• WHAT YOU NEED TO DO:
Repeat everything from the line holding "obj.matrix_world = Matrix.Identity(4)" to the line holding "GAP = 0.3 * MM", inclusive, exactly. Leave out the rest.

----------

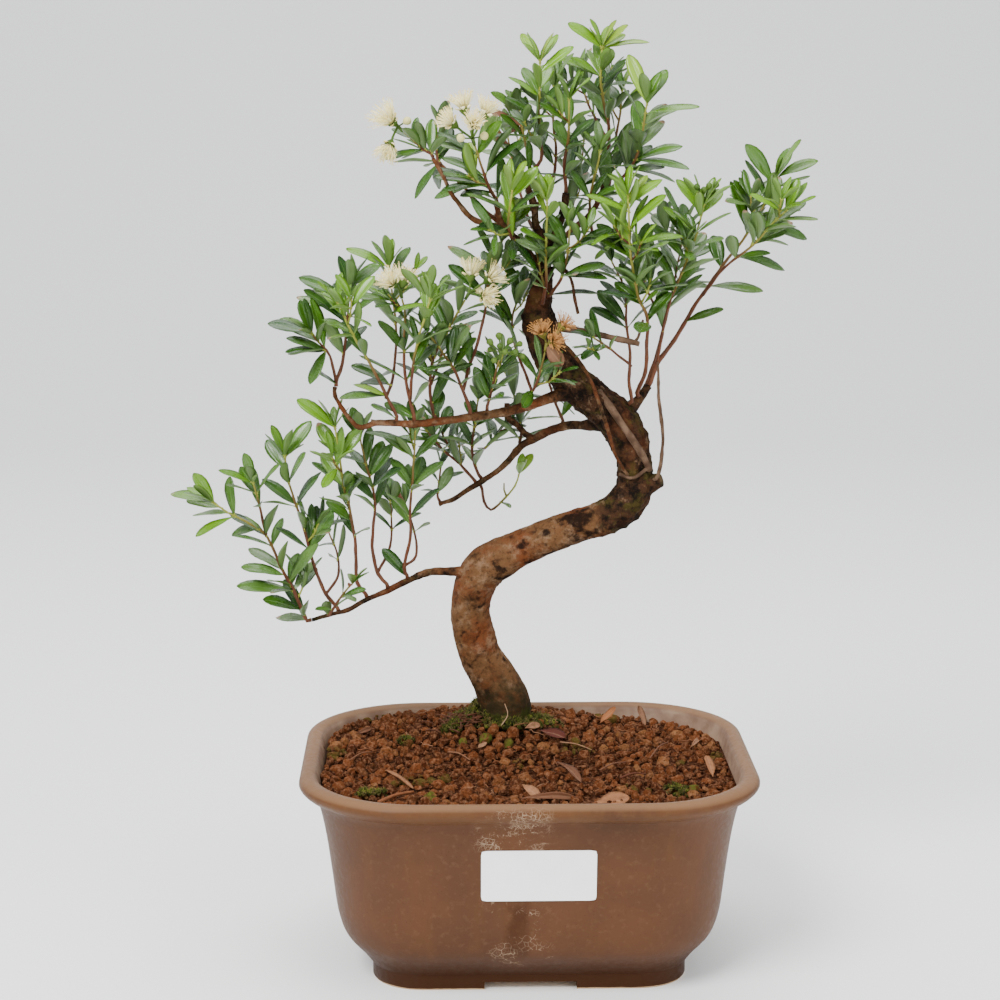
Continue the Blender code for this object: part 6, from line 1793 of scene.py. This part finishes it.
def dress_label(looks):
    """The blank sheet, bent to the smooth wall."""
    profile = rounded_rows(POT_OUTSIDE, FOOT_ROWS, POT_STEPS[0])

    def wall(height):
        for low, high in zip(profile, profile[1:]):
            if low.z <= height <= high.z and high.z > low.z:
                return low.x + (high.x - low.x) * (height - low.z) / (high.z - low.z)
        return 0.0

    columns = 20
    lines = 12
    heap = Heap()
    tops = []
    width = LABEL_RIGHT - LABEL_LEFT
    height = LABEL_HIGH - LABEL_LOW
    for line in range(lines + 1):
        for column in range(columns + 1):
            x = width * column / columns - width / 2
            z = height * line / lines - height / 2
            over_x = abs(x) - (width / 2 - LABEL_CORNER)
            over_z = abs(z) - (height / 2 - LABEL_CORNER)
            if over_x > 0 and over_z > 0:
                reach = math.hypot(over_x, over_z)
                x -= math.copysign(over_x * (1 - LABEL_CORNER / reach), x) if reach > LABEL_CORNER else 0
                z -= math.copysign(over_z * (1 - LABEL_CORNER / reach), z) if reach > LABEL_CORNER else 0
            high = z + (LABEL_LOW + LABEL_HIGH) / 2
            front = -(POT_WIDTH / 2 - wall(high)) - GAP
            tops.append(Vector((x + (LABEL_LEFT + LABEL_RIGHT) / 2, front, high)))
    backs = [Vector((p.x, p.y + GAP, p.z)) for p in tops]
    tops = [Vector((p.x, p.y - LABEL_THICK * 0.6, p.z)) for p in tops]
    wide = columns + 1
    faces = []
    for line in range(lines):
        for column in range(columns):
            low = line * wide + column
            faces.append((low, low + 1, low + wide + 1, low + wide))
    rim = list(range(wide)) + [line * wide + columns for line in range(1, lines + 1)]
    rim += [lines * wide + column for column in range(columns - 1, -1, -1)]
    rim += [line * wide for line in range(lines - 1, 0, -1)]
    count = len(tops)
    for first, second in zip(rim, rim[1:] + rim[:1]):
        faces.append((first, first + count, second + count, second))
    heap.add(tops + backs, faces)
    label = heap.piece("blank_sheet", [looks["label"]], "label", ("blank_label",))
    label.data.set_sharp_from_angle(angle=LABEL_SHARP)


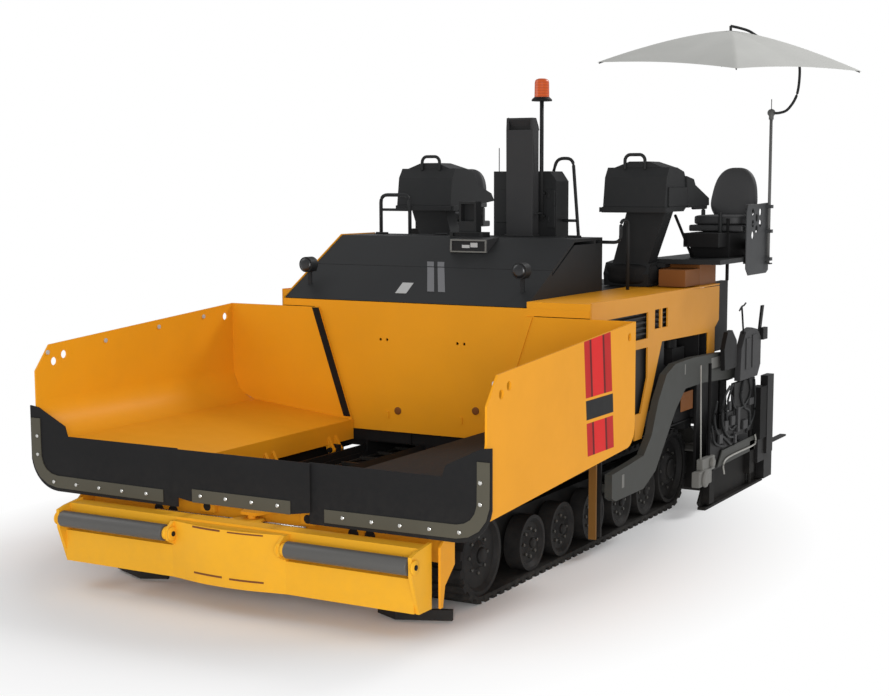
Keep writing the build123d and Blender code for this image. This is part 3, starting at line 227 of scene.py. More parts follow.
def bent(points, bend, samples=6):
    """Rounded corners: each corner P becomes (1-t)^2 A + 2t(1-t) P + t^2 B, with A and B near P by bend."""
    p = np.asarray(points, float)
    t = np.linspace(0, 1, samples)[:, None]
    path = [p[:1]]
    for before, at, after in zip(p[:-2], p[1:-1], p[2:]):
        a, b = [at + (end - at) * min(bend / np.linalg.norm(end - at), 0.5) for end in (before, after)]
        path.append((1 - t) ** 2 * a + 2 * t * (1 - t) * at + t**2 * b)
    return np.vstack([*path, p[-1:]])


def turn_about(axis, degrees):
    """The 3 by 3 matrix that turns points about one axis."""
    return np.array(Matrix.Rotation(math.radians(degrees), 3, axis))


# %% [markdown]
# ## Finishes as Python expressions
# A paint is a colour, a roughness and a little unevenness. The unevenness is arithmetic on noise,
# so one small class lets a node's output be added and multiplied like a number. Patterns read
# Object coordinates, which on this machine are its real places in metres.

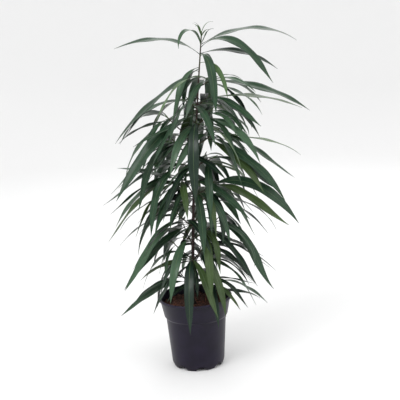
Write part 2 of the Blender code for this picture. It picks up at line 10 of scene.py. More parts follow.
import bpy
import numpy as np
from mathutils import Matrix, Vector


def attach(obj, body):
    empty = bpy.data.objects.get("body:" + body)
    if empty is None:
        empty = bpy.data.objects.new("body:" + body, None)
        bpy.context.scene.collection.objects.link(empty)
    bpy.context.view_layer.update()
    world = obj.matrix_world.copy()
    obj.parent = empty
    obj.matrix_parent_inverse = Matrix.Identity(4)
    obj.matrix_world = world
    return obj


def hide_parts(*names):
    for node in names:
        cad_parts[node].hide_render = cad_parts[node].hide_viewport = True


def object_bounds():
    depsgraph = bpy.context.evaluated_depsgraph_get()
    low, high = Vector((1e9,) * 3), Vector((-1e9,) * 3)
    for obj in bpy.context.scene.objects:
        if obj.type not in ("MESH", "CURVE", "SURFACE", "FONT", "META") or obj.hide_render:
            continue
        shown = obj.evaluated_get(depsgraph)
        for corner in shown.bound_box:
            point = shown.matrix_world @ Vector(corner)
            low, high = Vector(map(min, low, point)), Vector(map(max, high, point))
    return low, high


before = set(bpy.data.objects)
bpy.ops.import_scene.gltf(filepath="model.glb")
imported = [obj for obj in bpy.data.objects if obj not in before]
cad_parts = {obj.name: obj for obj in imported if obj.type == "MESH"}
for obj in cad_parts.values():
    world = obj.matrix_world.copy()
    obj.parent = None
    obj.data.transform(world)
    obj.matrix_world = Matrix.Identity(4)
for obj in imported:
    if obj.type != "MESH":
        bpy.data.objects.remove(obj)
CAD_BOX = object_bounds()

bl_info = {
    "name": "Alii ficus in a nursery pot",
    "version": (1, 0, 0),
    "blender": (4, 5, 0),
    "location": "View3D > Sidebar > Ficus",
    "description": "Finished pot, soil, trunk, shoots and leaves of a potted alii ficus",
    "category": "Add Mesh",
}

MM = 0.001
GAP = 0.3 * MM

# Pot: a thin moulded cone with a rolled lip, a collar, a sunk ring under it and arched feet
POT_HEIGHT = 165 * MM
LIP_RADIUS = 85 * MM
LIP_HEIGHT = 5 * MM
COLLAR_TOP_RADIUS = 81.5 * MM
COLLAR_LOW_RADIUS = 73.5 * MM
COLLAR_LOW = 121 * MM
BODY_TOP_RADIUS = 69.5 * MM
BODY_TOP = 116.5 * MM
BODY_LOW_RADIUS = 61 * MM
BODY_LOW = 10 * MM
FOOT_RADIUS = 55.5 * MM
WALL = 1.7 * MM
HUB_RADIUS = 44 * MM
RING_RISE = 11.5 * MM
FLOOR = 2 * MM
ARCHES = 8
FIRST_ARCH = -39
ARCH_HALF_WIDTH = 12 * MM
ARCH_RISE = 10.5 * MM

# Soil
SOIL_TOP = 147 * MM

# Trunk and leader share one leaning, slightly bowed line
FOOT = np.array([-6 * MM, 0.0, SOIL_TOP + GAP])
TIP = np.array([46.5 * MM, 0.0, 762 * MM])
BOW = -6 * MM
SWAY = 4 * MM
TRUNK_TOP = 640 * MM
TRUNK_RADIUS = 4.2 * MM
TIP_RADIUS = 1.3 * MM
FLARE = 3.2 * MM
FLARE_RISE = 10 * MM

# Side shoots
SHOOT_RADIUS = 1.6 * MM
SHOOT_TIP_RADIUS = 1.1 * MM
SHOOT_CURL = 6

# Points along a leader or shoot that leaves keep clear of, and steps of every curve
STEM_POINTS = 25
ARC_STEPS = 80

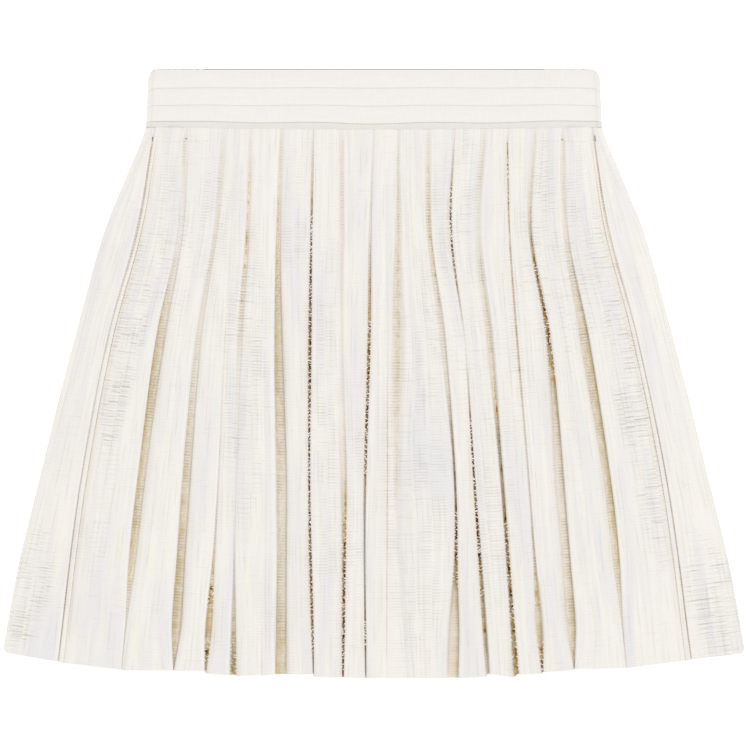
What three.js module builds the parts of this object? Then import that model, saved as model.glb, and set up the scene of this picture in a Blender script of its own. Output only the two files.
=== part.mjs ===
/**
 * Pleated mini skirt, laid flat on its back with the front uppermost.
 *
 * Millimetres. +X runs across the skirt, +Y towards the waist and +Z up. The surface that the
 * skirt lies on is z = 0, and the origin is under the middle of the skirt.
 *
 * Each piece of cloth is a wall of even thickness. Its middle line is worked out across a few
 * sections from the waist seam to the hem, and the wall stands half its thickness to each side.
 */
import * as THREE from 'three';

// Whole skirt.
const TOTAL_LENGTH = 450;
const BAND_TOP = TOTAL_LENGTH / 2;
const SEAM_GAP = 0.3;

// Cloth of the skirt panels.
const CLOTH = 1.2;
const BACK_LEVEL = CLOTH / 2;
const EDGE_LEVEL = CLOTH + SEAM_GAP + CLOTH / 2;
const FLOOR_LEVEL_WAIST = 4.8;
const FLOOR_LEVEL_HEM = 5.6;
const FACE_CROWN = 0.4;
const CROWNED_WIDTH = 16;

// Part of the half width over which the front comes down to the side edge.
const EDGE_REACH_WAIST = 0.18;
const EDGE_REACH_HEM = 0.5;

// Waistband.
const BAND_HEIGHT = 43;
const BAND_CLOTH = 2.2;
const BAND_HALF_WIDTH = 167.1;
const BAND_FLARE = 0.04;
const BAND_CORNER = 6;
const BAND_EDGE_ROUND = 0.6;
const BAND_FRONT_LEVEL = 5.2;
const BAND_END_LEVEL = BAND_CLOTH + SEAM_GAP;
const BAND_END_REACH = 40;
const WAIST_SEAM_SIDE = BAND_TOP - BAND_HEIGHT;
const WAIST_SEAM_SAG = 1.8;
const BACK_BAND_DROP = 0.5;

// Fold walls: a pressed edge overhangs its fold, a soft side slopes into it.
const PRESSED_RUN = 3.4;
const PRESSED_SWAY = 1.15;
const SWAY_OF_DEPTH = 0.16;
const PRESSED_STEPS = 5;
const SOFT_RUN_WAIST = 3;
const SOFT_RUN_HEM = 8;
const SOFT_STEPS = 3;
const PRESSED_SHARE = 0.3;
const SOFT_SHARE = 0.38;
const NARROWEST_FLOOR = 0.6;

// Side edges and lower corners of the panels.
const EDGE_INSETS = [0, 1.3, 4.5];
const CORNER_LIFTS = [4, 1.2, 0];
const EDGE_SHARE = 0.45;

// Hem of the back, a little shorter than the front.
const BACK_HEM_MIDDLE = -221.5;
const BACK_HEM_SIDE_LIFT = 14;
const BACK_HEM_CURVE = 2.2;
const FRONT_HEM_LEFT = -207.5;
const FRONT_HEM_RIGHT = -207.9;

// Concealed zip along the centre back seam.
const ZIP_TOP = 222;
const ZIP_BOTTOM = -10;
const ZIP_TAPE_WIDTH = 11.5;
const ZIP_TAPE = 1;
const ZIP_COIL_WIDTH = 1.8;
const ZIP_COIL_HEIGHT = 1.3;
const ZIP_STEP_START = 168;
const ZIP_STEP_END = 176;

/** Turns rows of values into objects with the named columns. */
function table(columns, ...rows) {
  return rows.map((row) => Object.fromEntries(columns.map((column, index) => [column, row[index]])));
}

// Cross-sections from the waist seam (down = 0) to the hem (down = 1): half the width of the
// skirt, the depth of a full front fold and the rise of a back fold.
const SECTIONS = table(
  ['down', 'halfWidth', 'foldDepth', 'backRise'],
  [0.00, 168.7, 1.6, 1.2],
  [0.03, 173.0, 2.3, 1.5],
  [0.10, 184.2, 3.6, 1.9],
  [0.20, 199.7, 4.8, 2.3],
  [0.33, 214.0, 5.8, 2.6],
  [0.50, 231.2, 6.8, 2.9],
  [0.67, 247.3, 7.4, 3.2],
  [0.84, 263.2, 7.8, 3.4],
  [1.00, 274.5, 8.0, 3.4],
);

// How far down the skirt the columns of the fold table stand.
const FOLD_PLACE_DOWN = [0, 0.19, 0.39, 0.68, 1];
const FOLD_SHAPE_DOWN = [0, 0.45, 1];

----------

• RIGHT ANSWER:
    obj.matrix_world = Matrix.Identity(4)
for obj in imported:
    if obj.type != "MESH":
        bpy.data.objects.remove(obj)
CAD_BOX = object_bounds()

bl_info = {
    "name": "Alii ficus in a nursery pot",
    "version": (1, 0, 0),
    "blender": (4, 5, 0),
    "location": "View3D > Sidebar > Ficus",
    "description": "Finished pot, soil, trunk, shoots and leaves of a potted alii ficus",
    "category": "Add Mesh",
}

MM = 0.001
GAP = 0.3 * MM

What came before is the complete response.